The Kummersdorf team, under the guidance of Colonel Walther R. A. Dornberger (probably assisted by another Kummersdorf luminary, Dr. Wernher von Braun), looked afresh at the spin-stabilized rocket and perfected a new design.

 The drawback with all previous rocket designs had been that the thrust was produced at the tail-end of the rocket, and this tended to push the nose off course if the motor burned at all erratically, which it often did. In addition the rate of spin had never been scientifically worked out to produce the best results.

Dornberger's team changed all this. Their first move was to put the rocket motor at the front of the assembly and place the explosive-packed "warhead" behind it. The rocket blast exhausted just behind the mid point of the assembly, in front of the centre of gravity, so that the rocket was now pulling the payload instead of pushing it. 
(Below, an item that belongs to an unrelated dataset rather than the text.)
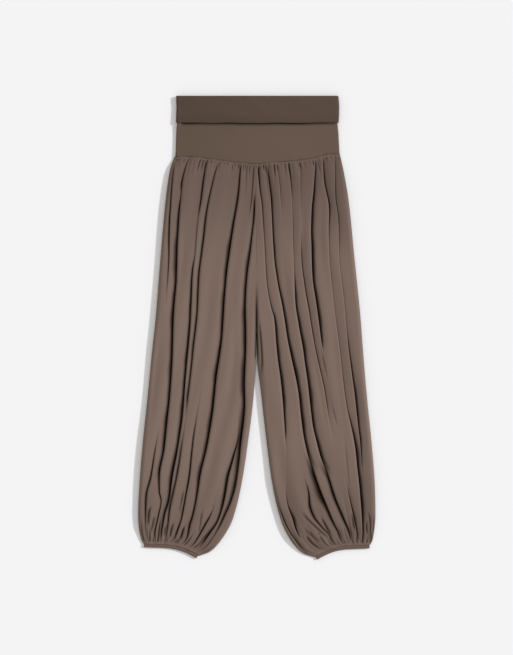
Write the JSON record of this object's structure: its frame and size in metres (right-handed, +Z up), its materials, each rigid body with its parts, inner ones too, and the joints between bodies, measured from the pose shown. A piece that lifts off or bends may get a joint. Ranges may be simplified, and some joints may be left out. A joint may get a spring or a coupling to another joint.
{
  "type": "harem pants",
  "caption": "Loose gathered trousers laid flat, with a folded-over jersey waistband and narrow elastic cuffs.",
  "frame": {"origin": "centre of the garment's outline, on the surface that it lies on", "axes": "+Y towards the waist, +X towards the wearer's left leg, +Z up from the surface, the front of the garment up"},
  "size_m": [0.5218, 1.021, 0.0084],
  "materials": {
    "jersey": "smooth matte knit, brown",
    "crepe": "soft matte woven crepe, brown",
    "cuff_elastic": "matte covered elastic, brown"
  },
  "bodies": {
    "root": {"waistband_front": "jersey", "waistband_back": "jersey", "leg_front_right": "crepe", "leg_front_left": "crepe", "leg_back_right": "crepe", "leg_back_left": "crepe", "cuff_right": "cuff_elastic", "cuff_left": "cuff_elastic"}
  },
  "joints": []
}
Instead of a simple jet pipe, the rocket blast was released through a ring of 26 venturi tubes surrounding the rocket body which were canted at an angle of 14° to the axis of the motor so that their thrust not only propelled the rocket but also had sufficient angular velocity to generate a rapid rate of spin. The result was one of the most accurate small rockets yet created. The next task was to ally it to a suitable launching device and so turn it into a practical weapon.

The 1,195-pound launcher was relatively simple - a cluster of six tubes mounted on the light, two-wheeled split-trail carriage which had originally been designed for the infantry's 37-millimeter Pak 36 anti-tank gun. It fired six 76-pound 150-millimeter rockets each carrying 5.62 pounds of high explosive to a maximum range of 7,545 yards. 
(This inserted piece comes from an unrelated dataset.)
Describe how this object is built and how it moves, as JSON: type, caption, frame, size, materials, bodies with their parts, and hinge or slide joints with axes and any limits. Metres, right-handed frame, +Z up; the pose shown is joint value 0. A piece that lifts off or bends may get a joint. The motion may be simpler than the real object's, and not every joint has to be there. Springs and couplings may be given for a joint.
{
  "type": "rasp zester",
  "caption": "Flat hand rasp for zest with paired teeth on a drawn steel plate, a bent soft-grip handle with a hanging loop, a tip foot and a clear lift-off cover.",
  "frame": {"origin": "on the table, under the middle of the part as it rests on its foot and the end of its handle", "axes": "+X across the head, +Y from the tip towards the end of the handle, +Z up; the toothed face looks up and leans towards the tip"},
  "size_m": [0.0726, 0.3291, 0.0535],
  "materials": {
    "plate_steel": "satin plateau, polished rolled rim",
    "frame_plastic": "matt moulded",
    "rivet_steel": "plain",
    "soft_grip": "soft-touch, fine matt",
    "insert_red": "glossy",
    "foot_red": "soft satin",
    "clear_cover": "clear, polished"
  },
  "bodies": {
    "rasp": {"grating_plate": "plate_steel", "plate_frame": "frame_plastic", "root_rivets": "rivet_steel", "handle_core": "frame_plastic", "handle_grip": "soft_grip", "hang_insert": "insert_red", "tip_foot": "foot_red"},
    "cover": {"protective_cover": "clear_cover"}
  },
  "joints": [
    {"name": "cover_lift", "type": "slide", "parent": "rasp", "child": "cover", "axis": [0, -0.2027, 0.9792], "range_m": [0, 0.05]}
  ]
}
The launcher could be quickly reloaded in 90 seconds so as to be able to fire three six-rocket volleys every five minutes, with each tube firing separately to avoid overturning the carriage. With the launcher loaded the four-man crew took cover 10-15 yards away so as to be clear of the blast and discharged the rockets electronically through a magneto linked to igniters on the firing tubes. 

The rockets could be fired either singly or, more commonly, in an automatic volley at two second intervals so that the flight of one rocket did not disturb the launch of the next. The accuracy, whilst not as good as that of a conventional gun, was certainly better than any previous rocket had achieved and better than most mortars could manage.
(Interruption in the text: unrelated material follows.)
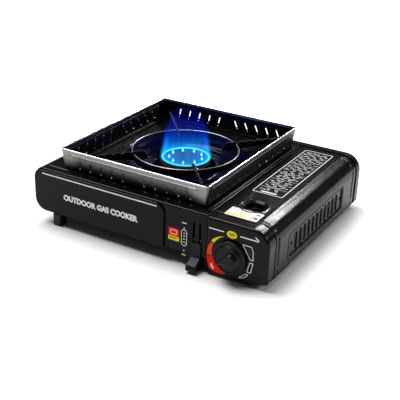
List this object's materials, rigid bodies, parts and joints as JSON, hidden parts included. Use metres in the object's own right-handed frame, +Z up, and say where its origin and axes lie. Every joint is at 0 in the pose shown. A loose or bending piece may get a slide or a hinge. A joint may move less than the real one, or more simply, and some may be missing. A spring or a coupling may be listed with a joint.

Between 1941 and 1945, 345 examples of 15 cm Nebelwerfer 41 were built.



The 15 cm Nebelwerfer 41 launcher, as employed by the first three mortar (Werfer) regiments (51st, 52nd and 53rd) was highly successful on the eastern front and the Germans managed to keep it a secret for a surprisingly long time. Soviet soldiers frequently reported a strange new weapon whose shells made a peculiar shrieking noise as they passed overhead. 

Eventually, at the capture of Velikiye-Luki, Russia in January 1943, the Red Army captured some Nebelwerfer launchers together with some ammunition and the secret was out. Since the Soviets were already using rockets of their own, the discovery that the German mystery weapon was, after all, just another rocket, went a long way towards dispelling some of the more fanciful rumours circulating among the troops.

On 6th of March 1943, the 71st Werfer Regiment supported Field Marshal Erwin Rommel's disastrous tank attack on the Eighth Army at Medenine in Tunisia. Personally brought forwards by Oberstleutnant Count von Stauffenberg (who would at a later date be responsible for the notorious bomb plot Against Hitler), the regiment's three batteries were rapidly knocked out by British fighter-bombers. 


Concealment of Nebelwerfer launchers was the principle drawback. Although only one-third the weight of a conventional field artillery piece, the Nebelwerfer launcher kicked up so much dust during firing that frequent changes of camouflaged positions was needed to avoid retaliatory fire. Shortly after this the British Army captured their first Nebelwerfer launcher. During the Tunisian campaign it did not make the same impression as it had in Russia.

 A British report in May 1943 said: "Reports of this weapon in battle speak of it as noisy but having only limited fragmentation and blast effect, and state that no effects have been felt by a man standing 60 yards from the burst."